**Available data:**
^^^^^^^^
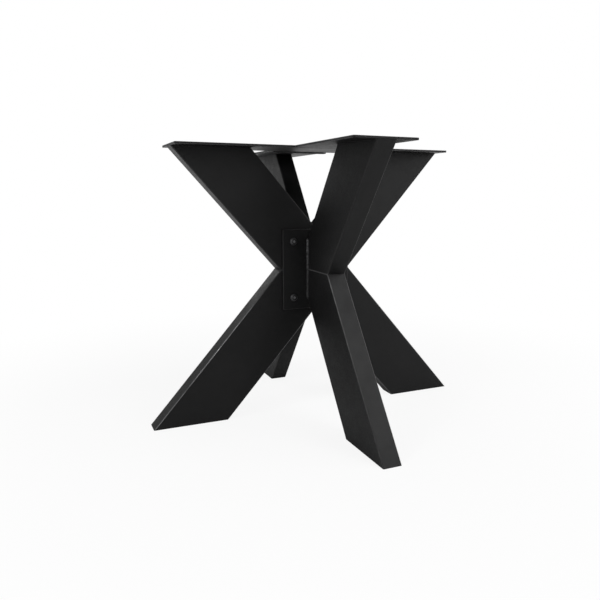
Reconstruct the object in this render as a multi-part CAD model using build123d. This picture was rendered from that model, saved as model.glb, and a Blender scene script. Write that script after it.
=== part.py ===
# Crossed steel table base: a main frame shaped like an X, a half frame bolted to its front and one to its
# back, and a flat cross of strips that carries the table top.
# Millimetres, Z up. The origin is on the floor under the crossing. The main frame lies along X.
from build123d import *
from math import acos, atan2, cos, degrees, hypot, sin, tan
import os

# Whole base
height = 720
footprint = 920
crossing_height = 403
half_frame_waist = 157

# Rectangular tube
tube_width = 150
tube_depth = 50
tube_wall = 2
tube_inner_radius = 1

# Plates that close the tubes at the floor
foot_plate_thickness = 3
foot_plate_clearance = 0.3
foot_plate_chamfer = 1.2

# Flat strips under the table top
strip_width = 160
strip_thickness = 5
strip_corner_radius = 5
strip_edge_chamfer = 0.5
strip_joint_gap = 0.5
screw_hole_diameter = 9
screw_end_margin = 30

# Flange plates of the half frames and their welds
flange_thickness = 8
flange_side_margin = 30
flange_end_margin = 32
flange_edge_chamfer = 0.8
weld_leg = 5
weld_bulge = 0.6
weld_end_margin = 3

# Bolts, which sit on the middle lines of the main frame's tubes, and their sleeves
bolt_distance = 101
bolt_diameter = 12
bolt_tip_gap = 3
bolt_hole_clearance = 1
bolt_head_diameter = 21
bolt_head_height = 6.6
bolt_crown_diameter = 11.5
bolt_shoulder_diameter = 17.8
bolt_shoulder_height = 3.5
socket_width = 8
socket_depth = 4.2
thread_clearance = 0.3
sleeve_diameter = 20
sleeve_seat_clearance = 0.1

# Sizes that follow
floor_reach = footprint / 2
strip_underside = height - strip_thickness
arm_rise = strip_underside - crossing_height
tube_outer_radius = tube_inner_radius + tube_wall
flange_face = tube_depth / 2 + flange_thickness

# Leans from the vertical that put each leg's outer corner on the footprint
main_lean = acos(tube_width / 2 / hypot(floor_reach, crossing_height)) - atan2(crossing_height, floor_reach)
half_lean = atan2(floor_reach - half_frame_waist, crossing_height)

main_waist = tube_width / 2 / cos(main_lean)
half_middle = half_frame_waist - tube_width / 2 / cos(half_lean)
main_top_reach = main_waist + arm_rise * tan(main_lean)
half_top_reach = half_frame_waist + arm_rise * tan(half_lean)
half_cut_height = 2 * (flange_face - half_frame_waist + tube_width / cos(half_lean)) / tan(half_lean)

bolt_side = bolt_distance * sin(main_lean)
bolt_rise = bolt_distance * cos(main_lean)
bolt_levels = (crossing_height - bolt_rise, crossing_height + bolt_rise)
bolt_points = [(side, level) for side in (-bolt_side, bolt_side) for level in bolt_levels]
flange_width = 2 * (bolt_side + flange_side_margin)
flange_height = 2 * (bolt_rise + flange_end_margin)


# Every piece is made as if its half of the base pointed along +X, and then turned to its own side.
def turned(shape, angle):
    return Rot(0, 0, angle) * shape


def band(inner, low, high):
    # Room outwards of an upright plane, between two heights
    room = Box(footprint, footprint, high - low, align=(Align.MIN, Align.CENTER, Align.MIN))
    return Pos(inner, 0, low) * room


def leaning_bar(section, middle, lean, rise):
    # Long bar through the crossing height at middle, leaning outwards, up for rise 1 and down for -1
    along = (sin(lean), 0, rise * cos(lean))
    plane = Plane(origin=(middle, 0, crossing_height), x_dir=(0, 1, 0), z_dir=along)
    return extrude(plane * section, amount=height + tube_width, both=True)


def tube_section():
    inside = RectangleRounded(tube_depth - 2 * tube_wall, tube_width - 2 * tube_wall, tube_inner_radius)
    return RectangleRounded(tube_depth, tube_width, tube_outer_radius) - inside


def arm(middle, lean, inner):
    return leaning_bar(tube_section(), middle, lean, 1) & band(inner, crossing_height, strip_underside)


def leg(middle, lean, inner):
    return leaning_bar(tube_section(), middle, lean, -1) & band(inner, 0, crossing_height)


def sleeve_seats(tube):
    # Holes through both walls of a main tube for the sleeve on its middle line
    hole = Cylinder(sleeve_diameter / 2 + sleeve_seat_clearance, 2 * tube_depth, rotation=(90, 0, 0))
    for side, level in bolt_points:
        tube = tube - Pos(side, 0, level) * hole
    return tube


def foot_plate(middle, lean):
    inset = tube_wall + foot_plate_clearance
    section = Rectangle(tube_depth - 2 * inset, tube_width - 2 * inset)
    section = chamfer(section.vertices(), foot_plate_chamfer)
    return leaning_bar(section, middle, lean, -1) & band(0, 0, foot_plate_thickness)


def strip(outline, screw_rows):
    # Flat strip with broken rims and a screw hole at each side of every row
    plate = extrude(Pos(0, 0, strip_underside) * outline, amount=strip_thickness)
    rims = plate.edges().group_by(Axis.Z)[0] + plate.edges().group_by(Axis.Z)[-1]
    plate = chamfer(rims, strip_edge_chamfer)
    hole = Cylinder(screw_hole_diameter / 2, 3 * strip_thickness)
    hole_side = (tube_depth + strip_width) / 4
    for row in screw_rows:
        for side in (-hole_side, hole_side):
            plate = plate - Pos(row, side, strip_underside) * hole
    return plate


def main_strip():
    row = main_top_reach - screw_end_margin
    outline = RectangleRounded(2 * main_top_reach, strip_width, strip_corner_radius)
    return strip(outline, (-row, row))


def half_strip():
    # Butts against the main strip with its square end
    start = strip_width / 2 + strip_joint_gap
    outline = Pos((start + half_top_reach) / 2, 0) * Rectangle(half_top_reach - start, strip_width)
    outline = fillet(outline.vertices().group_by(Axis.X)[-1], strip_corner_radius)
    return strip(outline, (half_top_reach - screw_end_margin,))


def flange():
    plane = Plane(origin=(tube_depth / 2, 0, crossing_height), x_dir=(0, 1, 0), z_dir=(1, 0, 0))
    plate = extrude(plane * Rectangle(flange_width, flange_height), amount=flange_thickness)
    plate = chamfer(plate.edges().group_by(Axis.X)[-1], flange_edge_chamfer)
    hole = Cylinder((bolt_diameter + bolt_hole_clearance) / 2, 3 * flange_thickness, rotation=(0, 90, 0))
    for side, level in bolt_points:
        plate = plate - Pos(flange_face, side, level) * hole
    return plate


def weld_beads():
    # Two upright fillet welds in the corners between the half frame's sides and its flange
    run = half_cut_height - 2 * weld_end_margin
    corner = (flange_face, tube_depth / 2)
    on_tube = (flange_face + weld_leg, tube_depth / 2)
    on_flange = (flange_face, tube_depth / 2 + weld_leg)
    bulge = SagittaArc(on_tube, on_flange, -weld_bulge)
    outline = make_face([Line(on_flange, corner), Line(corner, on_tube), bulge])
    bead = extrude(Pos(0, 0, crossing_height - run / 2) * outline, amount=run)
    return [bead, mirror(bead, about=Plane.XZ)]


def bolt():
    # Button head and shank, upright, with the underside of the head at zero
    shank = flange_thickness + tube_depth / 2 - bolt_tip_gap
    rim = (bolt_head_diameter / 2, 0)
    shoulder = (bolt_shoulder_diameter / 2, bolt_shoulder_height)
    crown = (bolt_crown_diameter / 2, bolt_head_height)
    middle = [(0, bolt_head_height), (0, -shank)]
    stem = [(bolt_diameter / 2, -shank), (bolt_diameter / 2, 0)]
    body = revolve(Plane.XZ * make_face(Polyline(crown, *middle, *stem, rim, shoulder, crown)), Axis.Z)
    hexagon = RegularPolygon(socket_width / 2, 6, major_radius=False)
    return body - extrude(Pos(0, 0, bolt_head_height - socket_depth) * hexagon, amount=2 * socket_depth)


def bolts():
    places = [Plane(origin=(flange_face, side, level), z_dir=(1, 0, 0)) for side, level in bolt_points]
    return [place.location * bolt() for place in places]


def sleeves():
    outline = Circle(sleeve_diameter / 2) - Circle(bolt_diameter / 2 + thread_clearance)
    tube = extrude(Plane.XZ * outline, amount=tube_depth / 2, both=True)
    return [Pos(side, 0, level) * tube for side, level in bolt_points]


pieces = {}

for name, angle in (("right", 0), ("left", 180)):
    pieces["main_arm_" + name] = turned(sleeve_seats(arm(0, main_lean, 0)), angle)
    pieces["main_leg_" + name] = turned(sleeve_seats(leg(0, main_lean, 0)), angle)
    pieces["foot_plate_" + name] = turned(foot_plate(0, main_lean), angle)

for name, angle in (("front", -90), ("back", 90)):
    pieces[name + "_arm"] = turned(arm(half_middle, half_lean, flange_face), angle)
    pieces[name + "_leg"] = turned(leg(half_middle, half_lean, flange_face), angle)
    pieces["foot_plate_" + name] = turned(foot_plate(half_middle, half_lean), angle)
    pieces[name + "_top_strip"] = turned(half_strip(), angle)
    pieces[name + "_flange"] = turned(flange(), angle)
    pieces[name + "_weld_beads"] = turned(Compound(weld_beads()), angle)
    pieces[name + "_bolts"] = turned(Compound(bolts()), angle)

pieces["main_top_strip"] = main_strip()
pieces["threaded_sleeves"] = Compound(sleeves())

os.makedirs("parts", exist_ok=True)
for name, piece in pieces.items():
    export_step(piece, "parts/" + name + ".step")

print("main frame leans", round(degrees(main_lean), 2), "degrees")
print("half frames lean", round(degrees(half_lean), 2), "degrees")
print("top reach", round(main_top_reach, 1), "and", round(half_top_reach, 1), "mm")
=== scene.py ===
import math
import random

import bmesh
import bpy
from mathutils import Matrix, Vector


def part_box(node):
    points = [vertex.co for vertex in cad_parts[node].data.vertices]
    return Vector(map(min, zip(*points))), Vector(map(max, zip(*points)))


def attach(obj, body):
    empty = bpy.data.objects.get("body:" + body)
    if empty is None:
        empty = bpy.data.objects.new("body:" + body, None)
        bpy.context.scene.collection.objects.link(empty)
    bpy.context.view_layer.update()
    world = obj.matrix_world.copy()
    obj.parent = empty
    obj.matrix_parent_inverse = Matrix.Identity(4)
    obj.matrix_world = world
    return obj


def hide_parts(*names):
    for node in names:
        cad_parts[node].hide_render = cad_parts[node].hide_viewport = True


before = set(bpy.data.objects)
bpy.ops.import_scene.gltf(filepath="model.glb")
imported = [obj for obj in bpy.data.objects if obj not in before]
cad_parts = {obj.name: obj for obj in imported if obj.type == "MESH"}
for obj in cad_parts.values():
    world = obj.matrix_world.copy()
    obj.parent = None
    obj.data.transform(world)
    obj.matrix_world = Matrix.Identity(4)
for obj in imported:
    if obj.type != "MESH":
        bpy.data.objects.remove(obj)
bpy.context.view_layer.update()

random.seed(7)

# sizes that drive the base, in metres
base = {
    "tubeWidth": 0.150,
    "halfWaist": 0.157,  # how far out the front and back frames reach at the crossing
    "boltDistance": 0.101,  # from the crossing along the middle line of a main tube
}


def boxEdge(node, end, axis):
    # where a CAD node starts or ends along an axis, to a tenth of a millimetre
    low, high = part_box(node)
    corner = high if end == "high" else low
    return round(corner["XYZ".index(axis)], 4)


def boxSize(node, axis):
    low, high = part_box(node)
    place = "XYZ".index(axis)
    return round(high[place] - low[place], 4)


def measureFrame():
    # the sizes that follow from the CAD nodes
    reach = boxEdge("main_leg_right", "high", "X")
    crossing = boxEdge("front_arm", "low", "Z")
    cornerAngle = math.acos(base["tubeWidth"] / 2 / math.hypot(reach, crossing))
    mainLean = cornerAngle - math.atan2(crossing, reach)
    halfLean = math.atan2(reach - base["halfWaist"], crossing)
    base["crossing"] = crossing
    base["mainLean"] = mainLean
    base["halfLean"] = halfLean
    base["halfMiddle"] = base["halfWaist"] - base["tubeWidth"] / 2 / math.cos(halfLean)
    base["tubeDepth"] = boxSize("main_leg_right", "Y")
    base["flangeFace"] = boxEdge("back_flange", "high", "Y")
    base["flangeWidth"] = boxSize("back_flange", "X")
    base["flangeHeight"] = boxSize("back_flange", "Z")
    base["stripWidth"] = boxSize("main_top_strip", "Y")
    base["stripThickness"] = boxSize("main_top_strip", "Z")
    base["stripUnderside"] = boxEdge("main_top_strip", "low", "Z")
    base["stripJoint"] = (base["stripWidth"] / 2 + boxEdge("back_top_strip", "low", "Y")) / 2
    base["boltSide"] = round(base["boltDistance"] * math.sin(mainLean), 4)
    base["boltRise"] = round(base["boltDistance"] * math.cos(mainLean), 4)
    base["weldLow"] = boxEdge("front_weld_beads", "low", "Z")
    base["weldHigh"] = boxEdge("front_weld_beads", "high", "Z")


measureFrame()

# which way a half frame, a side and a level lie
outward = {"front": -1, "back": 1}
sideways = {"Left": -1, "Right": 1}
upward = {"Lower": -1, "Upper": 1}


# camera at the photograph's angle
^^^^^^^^
**Work to complete:** Repeat exactly the lines from the one that contains "return [Pos(side, 0, level)" through the one that contains "imported = [obj", and only those.

**Response:**
    return [Pos(side, 0, level) * tube for side, level in bolt_points]


pieces = {}

for name, angle in (("right", 0), ("left", 180)):
    pieces["main_arm_" + name] = turned(sleeve_seats(arm(0, main_lean, 0)), angle)
    pieces["main_leg_" + name] = turned(sleeve_seats(leg(0, main_lean, 0)), angle)
    pieces["foot_plate_" + name] = turned(foot_plate(0, main_lean), angle)

for name, angle in (("front", -90), ("back", 90)):
    pieces[name + "_arm"] = turned(arm(half_middle, half_lean, flange_face), angle)
    pieces[name + "_leg"] = turned(leg(half_middle, half_lean, flange_face), angle)
    pieces["foot_plate_" + name] = turned(foot_plate(half_middle, half_lean), angle)
    pieces[name + "_top_strip"] = turned(half_strip(), angle)
    pieces[name + "_flange"] = turned(flange(), angle)
    pieces[name + "_weld_beads"] = turned(Compound(weld_beads()), angle)
    pieces[name + "_bolts"] = turned(Compound(bolts()), angle)

pieces["main_top_strip"] = main_strip()
pieces["threaded_sleeves"] = Compound(sleeves())

os.makedirs("parts", exist_ok=True)
for name, piece in pieces.items():
    export_step(piece, "parts/" + name + ".step")

print("main frame leans", round(degrees(main_lean), 2), "degrees")
print("half frames lean", round(degrees(half_lean), 2), "degrees")
print("top reach", round(main_top_reach, 1), "and", round(half_top_reach, 1), "mm")
=== scene.py ===
import math
import random

import bmesh
import bpy
from mathutils import Matrix, Vector


def part_box(node):
    points = [vertex.co for vertex in cad_parts[node].data.vertices]
    return Vector(map(min, zip(*points))), Vector(map(max, zip(*points)))


def attach(obj, body):
    empty = bpy.data.objects.get("body:" + body)
    if empty is None:
        empty = bpy.data.objects.new("body:" + body, None)
        bpy.context.scene.collection.objects.link(empty)
    bpy.context.view_layer.update()
    world = obj.matrix_world.copy()
    obj.parent = empty
    obj.matrix_parent_inverse = Matrix.Identity(4)
    obj.matrix_world = world
    return obj


def hide_parts(*names):
    for node in names:
        cad_parts[node].hide_render = cad_parts[node].hide_viewport = True


before = set(bpy.data.objects)
bpy.ops.import_scene.gltf(filepath="model.glb")
imported = [obj for obj in bpy.data.objects if obj not in before]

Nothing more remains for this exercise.